* _Short problem_
Would you return all of this data exactly, leaving nothing out?

** START OF Collected data **

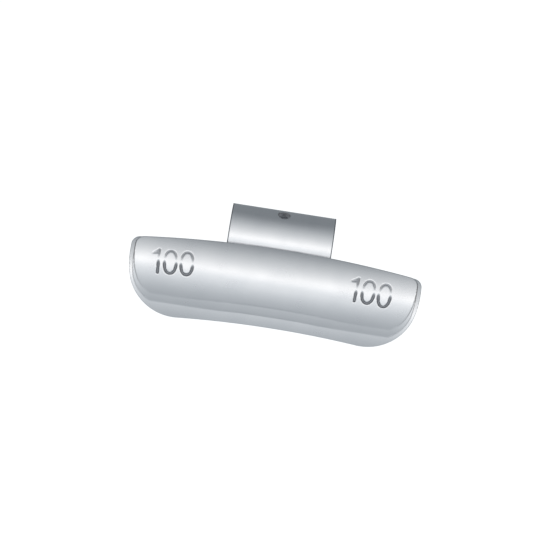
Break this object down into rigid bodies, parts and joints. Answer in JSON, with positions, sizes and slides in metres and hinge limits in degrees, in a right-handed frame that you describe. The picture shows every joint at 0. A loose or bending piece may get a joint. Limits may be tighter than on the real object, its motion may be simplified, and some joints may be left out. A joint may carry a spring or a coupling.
{
  "type": "wheel balance weight",
  "caption": "Curved cast block with a crowned front and stepped lower edge, held on a wheel rim's flange by a bent spring-steel clip.",
  "frame": {"origin": "centre of the clip's bend, half way along the block, which is where the rim flange's rounded edge sits", "axes": "+X along the block, +Z outwards from the wheel's axis towards the clip's crest, -Y the way the marked front face looks"},
  "size_m": [0.0884, 0.0233, 0.0371],
  "materials": {
    "zinc_coat": "satin silver-grey coating",
    "clip_steel": "smooth silver-grey coated spring steel"
  },
  "bodies": {
    "root": {"weight_body": "zinc_coat", "spring_clip": "clip_steel"}
  },
  "joints": []
}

** END OF Collected data **

* _Task response_
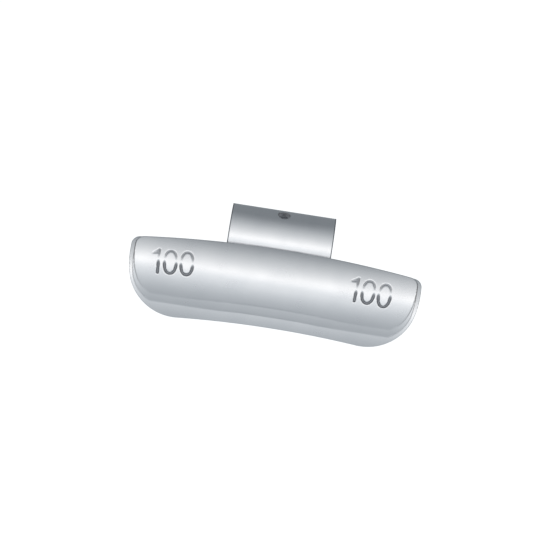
Break this object down into rigid bodies, parts and joints. Answer in JSON, with positions, sizes and slides in metres and hinge limits in degrees, in a right-handed frame that you describe. The picture shows every joint at 0. A loose or bending piece may get a joint. Limits may be tighter than on the real object, its motion may be simplified, and some joints may be left out. A joint may carry a spring or a coupling.
{
  "type": "wheel balance weight",
  "caption": "Curved cast block with a crowned front and stepped lower edge, held on a wheel rim's flange by a bent spring-steel clip.",
  "frame": {"origin": "centre of the clip's bend, half way along the block, which is where the rim flange's rounded edge sits", "axes": "+X along the block, +Z outwards from the wheel's axis towards the clip's crest, -Y the way the marked front face looks"},
  "size_m": [0.0884, 0.0233, 0.0371],
  "materials": {
    "zinc_coat": "satin silver-grey coating",
    "clip_steel": "smooth silver-grey coated spring steel"
  },
  "bodies": {
    "root": {"weight_body": "zinc_coat", "spring_clip": "clip_steel"}
  },
  "joints": []
}